Hard Nostalgia est un terme émergent sur les nouvelles plateformes. Chez les millennials et la génération Z, il évoque un fort sentiment rétrospectif pour une expérience définitivement passée parfaitement évoquée par Twenty One Pilots dans “Stressed Out” :
“Sometimes a certain smell will
Take me back to when I was young
How come I’m never able to identify
Where it’s coming from?
I’d make a candle out of it
If I ever found it”
Généralement – et c’est ce qui l’oppose à la Soft Nostalgia (Intangible) – la Hard Nostalgia est provoquée par des objets physiques. On retrouve son expression chaque jour sur Twitter ou sur Reddit. Souvent, elle se cristallise dans des souvenirs nostalgiques d’une époque ou d’un phénomène culturel révolu qui ne se répétera plus : les pogues, les DVD de Princess Sarah, les Crados, les Americanas, les Game & Watch, les Tamagochis, les Vinyles, les RockLords, les Handpan originaux de Panhart, les cassettes.
Cet attachement mélancolique est une manière de résister à l’incertitude permanente de la pandémie et à la pénurie criante de sens de l’époque. Les artefacts de la Hard Nostalgia permettent de résister à l’érosion temporelle et à la commoditisation accélérée des choses.
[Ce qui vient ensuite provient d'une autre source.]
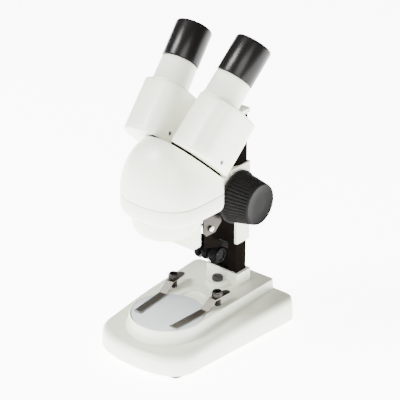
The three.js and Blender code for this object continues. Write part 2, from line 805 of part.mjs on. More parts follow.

La valeur des choses finies
La Hard Nostalgia est aussi un marché. Elle vient nourrir l’inflation des licences de propriété intellectuelle des “Retro Properties » comme nous l’apprend le site Licence Global ou les prix premium des retronics ou autres replitonics . La franchise des eighties et nineties “My Little Pony” vaut encore des milliards et ses figurines les plus rares comme Baby Medley peuvent grimper jusqu’à 700 dollars sur EBay. Sur Artoyz, l’Astro Boy Superb mis en vente à 1250 Euros a été rapidement sold out.
Michael Rouah, le fondateur passionné de Artoyz, commercialise ces objets du désirs depuis 18 ans. Il me confiera que l’un des objets qui marche le mieux sur son site est le Be@rbrick. Il m’expliquera aussi que cette nostalgie pour les jouets emblématiques est à la fois le souvenir d’une enfance heureuse mais qu’elle peut être également l’expression d’une intense frustration d’un jouet mythique que l’on pas eu dans son enfance et que l’on porte en soi. A un moment, dans la vie, ce désir revient en force et les gens se réapproprient l’objet nostalgique.
L’insight est que pour une génération nativement digitale il y a un prix et une valeur élevée dans la finitude des choses. C’est le premium de la patine, comme dans polaroids, étrangement vieillis dès qu’ils sortent de l’appareil mais qui gardent une étrange présence mélancolique à l’époque des archives digitales de 50.000 photos et du digital hoarding anxiogène.
La « feedification » de la vie sociale implique l’infinitude…Comment peut-on être nostalgique d’un média qui ne s’arrête jamais ? »“
Alexandra Fiorentino-Swinton
La hard nostalgia est également, un désir de sortir du FOMO, une nostalgie du stable, de l’époque où l’amitié n’était pas fluctuante et les possibilités fixes, pas en optionalité permanente.
C’est la mélancolie d’une époque lointaine, une époque où, avant la TikTokatisation du monde, les objets ou les phénomènes culturels marquaient les ruptures, les liminalités , les générations, le passage à l’âge adulte..
La subtile différence de la période pandémique est que dans l’incertitude généralisée quant à l’avenir, le marketing du passé – nativement émotionnel- est bien plus efficace que le marketing du futur. La Hard Nostalgia vend des silos mémoriels par procuration.
Tout-doit-disparaître
Bien sûr, la Hard Nostalgia est souvent le souvenir synthétique d’un passé “authentique” et largement mythifié. Mais c’est précisément parce qu’une génération prend conscience que TOUT-DOIT -DISPARAÎTRE que les vestiges régressifs du passé prennent une valeur intemporelle. C’est ce qui fait la valeur des icônes de la Hard Nostalgia. Ce sont les reliques précieuses d’un monde qui n’était pas updaté.
In fine, ma fille, Abigaïl me donnera, comme ça, en passant, un autre éclairage de taille sur la génération Z :
“Notre génération est de plus en plus isolée dans des micros-communautés et des cercles de plus en plus restreints de familles ou d’amis. Ces jouets agissent comme des talismans, ils nous permettent de faire des ponts et de communiquer avec les autres communautés.”
Les totems de la hard nostalgia et les madeleines du XXIème siècle sont aussi des bâtons de paroles.
On prétendait que les montres ne servaient plus à rien à l’ère de l’accélération mais notre besoin de marqueurs de temps dans la société liquide subsiste.
Ils répondent à l’appel irrésistible et éternel de la nostalgie : se repérer dans la bouillie des jours.